• **Task brief**: Write out each line beneath this one exactly as it reads.

• **Excerpted records**:

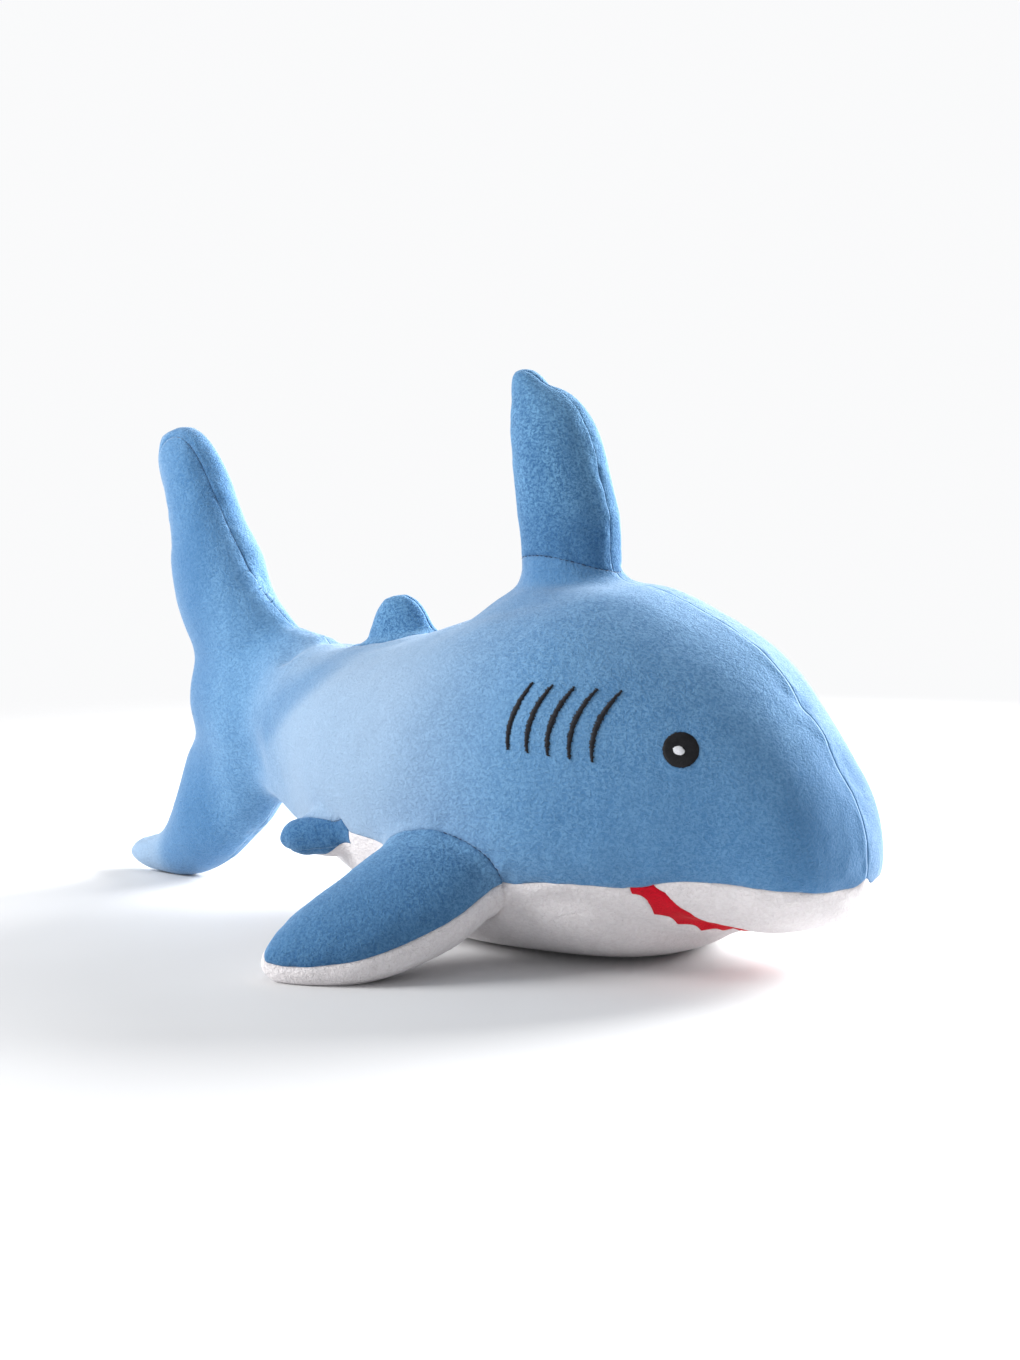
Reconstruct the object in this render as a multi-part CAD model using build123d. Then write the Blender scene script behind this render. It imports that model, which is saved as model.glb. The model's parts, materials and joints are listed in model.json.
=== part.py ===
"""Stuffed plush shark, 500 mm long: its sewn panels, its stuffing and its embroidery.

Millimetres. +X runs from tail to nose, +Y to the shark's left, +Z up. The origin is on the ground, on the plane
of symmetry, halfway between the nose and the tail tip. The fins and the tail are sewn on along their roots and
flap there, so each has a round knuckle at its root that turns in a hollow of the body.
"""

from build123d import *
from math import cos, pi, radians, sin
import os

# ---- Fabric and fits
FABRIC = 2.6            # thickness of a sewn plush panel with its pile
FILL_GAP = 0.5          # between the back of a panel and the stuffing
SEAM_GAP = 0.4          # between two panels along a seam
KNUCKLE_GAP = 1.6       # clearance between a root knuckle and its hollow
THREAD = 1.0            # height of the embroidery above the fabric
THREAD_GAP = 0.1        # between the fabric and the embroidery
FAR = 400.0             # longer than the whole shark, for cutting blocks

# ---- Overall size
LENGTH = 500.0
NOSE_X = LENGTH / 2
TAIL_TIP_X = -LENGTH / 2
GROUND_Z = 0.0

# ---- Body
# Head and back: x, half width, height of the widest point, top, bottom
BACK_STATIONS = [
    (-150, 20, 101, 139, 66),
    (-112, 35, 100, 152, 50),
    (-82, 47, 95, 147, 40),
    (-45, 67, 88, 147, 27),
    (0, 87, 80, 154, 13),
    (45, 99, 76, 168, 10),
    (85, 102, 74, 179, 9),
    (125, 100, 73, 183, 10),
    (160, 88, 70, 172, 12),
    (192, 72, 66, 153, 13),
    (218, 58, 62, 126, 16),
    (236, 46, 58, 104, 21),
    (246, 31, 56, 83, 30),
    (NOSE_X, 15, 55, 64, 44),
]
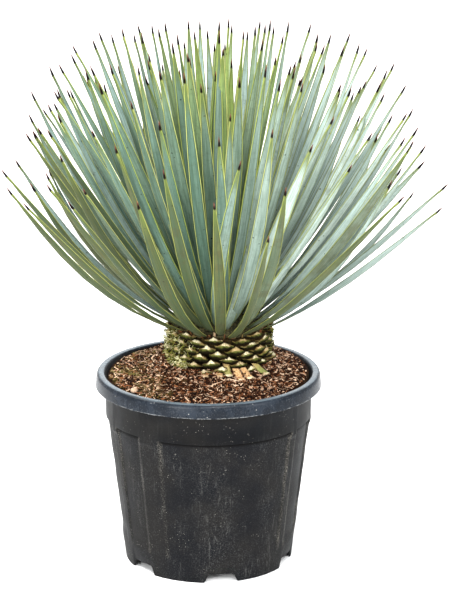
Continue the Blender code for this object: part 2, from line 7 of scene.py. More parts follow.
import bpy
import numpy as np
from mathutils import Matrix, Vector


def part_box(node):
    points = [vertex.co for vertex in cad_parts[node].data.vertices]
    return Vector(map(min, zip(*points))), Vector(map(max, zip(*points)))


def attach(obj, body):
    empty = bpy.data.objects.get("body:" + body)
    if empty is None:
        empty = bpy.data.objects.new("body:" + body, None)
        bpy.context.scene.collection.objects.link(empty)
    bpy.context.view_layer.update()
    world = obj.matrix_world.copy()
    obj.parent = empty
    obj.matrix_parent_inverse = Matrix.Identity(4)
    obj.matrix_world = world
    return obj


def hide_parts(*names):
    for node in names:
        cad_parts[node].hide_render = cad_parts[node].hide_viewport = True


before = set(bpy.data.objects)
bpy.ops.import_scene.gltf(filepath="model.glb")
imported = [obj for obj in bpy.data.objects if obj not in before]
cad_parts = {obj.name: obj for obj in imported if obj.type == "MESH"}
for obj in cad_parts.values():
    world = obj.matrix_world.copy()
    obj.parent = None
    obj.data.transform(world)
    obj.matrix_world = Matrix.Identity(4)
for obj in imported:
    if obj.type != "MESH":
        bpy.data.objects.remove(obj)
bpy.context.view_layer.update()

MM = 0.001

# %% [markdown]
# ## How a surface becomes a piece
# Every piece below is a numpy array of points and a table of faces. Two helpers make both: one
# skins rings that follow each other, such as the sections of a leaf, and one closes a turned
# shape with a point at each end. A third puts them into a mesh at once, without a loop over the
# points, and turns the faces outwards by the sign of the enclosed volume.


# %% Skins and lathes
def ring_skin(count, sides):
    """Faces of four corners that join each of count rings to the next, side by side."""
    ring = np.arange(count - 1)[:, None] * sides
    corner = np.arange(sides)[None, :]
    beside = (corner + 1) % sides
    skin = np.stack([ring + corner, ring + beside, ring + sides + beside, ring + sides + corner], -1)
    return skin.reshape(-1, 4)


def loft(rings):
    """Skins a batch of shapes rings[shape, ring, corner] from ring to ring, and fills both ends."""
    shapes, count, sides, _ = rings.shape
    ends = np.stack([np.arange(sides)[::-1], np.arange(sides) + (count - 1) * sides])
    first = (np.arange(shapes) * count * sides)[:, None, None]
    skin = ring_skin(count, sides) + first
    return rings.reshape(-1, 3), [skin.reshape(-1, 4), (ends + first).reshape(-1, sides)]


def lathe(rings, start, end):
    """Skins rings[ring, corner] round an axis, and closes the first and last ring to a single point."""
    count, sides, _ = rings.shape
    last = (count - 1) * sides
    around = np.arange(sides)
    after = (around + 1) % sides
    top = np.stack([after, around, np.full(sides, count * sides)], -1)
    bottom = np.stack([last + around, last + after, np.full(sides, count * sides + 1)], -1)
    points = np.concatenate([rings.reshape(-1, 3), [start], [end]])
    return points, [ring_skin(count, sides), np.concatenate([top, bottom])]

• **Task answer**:
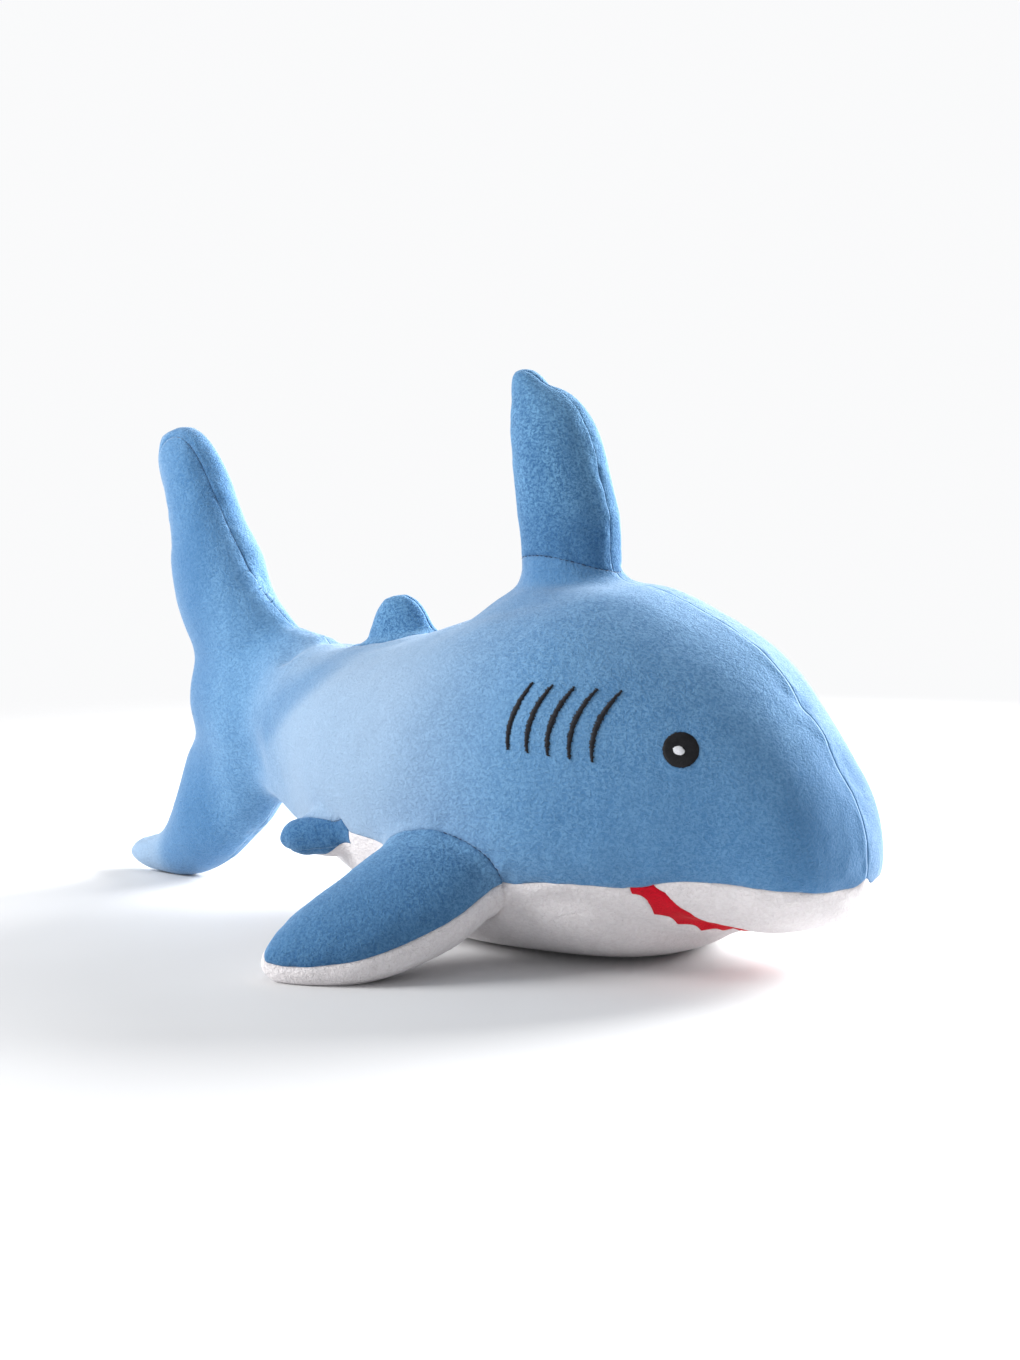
Reconstruct the object in this render as a multi-part CAD model using build123d. Then write the Blender scene script behind this render. It imports that model, which is saved as model.glb. The model's parts, materials and joints are listed in model.json.
=== part.py ===
"""Stuffed plush shark, 500 mm long: its sewn panels, its stuffing and its embroidery.

Millimetres. +X runs from tail to nose, +Y to the shark's left, +Z up. The origin is on the ground, on the plane
of symmetry, halfway between the nose and the tail tip. The fins and the tail are sewn on along their roots and
flap there, so each has a round knuckle at its root that turns in a hollow of the body.
"""

from build123d import *
from math import cos, pi, radians, sin
import os

# ---- Fabric and fits
FABRIC = 2.6            # thickness of a sewn plush panel with its pile
FILL_GAP = 0.5          # between the back of a panel and the stuffing
SEAM_GAP = 0.4          # between two panels along a seam
KNUCKLE_GAP = 1.6       # clearance between a root knuckle and its hollow
THREAD = 1.0            # height of the embroidery above the fabric
THREAD_GAP = 0.1        # between the fabric and the embroidery
FAR = 400.0             # longer than the whole shark, for cutting blocks

# ---- Overall size
LENGTH = 500.0
NOSE_X = LENGTH / 2
TAIL_TIP_X = -LENGTH / 2
GROUND_Z = 0.0

# ---- Body
# Head and back: x, half width, height of the widest point, top, bottom
BACK_STATIONS = [
    (-150, 20, 101, 139, 66),
    (-112, 35, 100, 152, 50),
    (-82, 47, 95, 147, 40),
    (-45, 67, 88, 147, 27),
    (0, 87, 80, 154, 13),
    (45, 99, 76, 168, 10),
    (85, 102, 74, 179, 9),
    (125, 100, 73, 183, 10),
    (160, 88, 70, 172, 12),
    (192, 72, 66, 153, 13),
    (218, 58, 62, 126, 16),
    (236, 46, 58, 104, 21),
    (246, 31, 56, 83, 30),
    (NOSE_X, 15, 55, 64, 44),
]
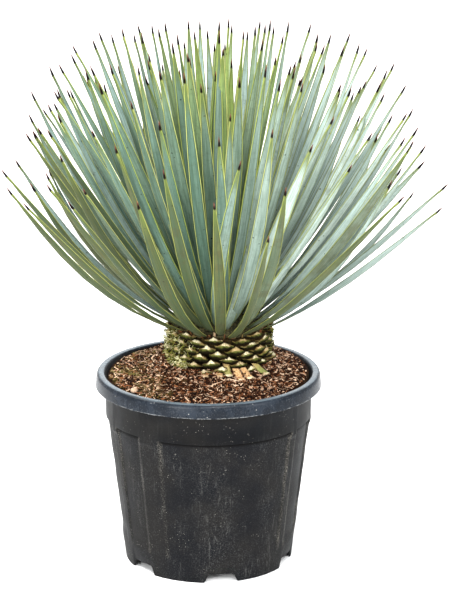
Continue the Blender code for this object: part 2, from line 7 of scene.py. More parts follow.
import bpy
import numpy as np
from mathutils import Matrix, Vector


def part_box(node):
    points = [vertex.co for vertex in cad_parts[node].data.vertices]
    return Vector(map(min, zip(*points))), Vector(map(max, zip(*points)))


def attach(obj, body):
    empty = bpy.data.objects.get("body:" + body)
    if empty is None:
        empty = bpy.data.objects.new("body:" + body, None)
        bpy.context.scene.collection.objects.link(empty)
    bpy.context.view_layer.update()
    world = obj.matrix_world.copy()
    obj.parent = empty
    obj.matrix_parent_inverse = Matrix.Identity(4)
    obj.matrix_world = world
    return obj


def hide_parts(*names):
    for node in names:
        cad_parts[node].hide_render = cad_parts[node].hide_viewport = True


before = set(bpy.data.objects)
bpy.ops.import_scene.gltf(filepath="model.glb")
imported = [obj for obj in bpy.data.objects if obj not in before]
cad_parts = {obj.name: obj for obj in imported if obj.type == "MESH"}
for obj in cad_parts.values():
    world = obj.matrix_world.copy()
    obj.parent = None
    obj.data.transform(world)
    obj.matrix_world = Matrix.Identity(4)
for obj in imported:
    if obj.type != "MESH":
        bpy.data.objects.remove(obj)
bpy.context.view_layer.update()

MM = 0.001

# %% [markdown]
# ## How a surface becomes a piece
# Every piece below is a numpy array of points and a table of faces. Two helpers make both: one
# skins rings that follow each other, such as the sections of a leaf, and one closes a turned
# shape with a point at each end. A third puts them into a mesh at once, without a loop over the
# points, and turns the faces outwards by the sign of the enclosed volume.


# %% Skins and lathes
def ring_skin(count, sides):
    """Faces of four corners that join each of count rings to the next, side by side."""
    ring = np.arange(count - 1)[:, None] * sides
    corner = np.arange(sides)[None, :]
    beside = (corner + 1) % sides
    skin = np.stack([ring + corner, ring + beside, ring + sides + beside, ring + sides + corner], -1)
    return skin.reshape(-1, 4)


def loft(rings):
    """Skins a batch of shapes rings[shape, ring, corner] from ring to ring, and fills both ends."""
    shapes, count, sides, _ = rings.shape
    ends = np.stack([np.arange(sides)[::-1], np.arange(sides) + (count - 1) * sides])
    first = (np.arange(shapes) * count * sides)[:, None, None]
    skin = ring_skin(count, sides) + first
    return rings.reshape(-1, 3), [skin.reshape(-1, 4), (ends + first).reshape(-1, sides)]


def lathe(rings, start, end):
    """Skins rings[ring, corner] round an axis, and closes the first and last ring to a single point."""
    count, sides, _ = rings.shape
    last = (count - 1) * sides
    around = np.arange(sides)
    after = (around + 1) % sides
    top = np.stack([after, around, np.full(sides, count * sides)], -1)
    bottom = np.stack([last + around, last + after, np.full(sides, count * sides + 1)], -1)
    points = np.concatenate([rings.reshape(-1, 3), [start], [end]])
    return points, [ring_skin(count, sides), np.concatenate([top, bottom])]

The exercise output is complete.